[Data provided]
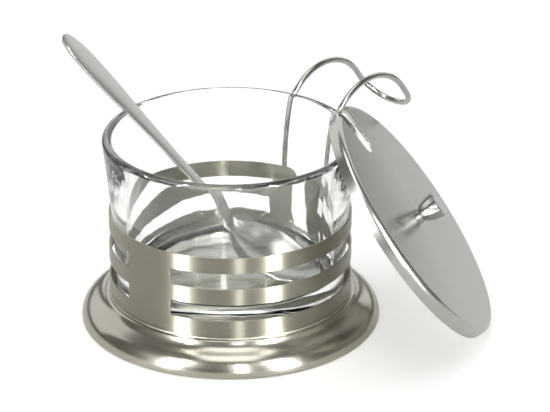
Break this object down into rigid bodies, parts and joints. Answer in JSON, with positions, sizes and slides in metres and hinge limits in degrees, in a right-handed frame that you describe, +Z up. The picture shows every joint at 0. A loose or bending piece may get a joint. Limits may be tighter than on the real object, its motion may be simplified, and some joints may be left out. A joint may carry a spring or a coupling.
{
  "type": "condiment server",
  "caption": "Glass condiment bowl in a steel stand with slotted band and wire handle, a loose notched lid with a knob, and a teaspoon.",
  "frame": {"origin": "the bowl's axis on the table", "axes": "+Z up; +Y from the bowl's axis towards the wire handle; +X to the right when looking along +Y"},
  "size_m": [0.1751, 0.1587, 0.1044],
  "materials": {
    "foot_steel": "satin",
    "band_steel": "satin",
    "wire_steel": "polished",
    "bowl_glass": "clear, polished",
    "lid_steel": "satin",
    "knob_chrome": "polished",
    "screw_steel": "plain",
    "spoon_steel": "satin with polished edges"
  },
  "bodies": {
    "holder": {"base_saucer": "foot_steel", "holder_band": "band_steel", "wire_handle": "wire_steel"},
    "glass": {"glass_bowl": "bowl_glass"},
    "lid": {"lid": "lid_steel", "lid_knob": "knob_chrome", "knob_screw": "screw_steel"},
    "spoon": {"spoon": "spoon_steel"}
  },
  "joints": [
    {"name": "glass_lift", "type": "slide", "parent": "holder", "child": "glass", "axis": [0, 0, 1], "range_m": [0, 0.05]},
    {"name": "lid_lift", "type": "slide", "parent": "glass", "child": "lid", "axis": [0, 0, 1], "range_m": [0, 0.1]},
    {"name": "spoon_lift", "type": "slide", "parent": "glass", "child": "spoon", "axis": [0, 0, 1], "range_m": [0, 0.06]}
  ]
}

[What is required]
Output every line above without altering anything.

[The output]
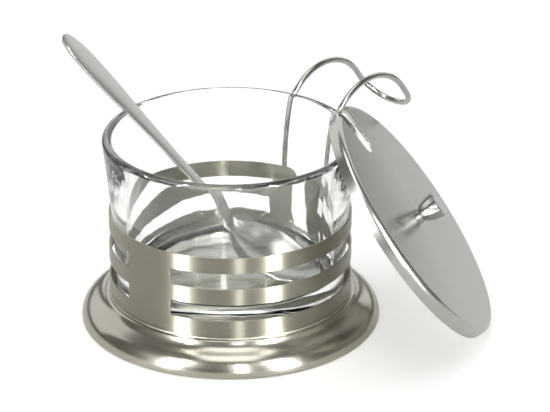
Break this object down into rigid bodies, parts and joints. Answer in JSON, with positions, sizes and slides in metres and hinge limits in degrees, in a right-handed frame that you describe, +Z up. The picture shows every joint at 0. A loose or bending piece may get a joint. Limits may be tighter than on the real object, its motion may be simplified, and some joints may be left out. A joint may carry a spring or a coupling.
{
  "type": "condiment server",
  "caption": "Glass condiment bowl in a steel stand with slotted band and wire handle, a loose notched lid with a knob, and a teaspoon.",
  "frame": {"origin": "the bowl's axis on the table", "axes": "+Z up; +Y from the bowl's axis towards the wire handle; +X to the right when looking along +Y"},
  "size_m": [0.1751, 0.1587, 0.1044],
  "materials": {
    "foot_steel": "satin",
    "band_steel": "satin",
    "wire_steel": "polished",
    "bowl_glass": "clear, polished",
    "lid_steel": "satin",
    "knob_chrome": "polished",
    "screw_steel": "plain",
    "spoon_steel": "satin with polished edges"
  },
  "bodies": {
    "holder": {"base_saucer": "foot_steel", "holder_band": "band_steel", "wire_handle": "wire_steel"},
    "glass": {"glass_bowl": "bowl_glass"},
    "lid": {"lid": "lid_steel", "lid_knob": "knob_chrome", "knob_screw": "screw_steel"},
    "spoon": {"spoon": "spoon_steel"}
  },
  "joints": [
    {"name": "glass_lift", "type": "slide", "parent": "holder", "child": "glass", "axis": [0, 0, 1], "range_m": [0, 0.05]},
    {"name": "lid_lift", "type": "slide", "parent": "glass", "child": "lid", "axis": [0, 0, 1], "range_m": [0, 0.1]},
    {"name": "spoon_lift", "type": "slide", "parent": "glass", "child": "spoon", "axis": [0, 0, 1], "range_m": [0, 0.06]}
  ]
}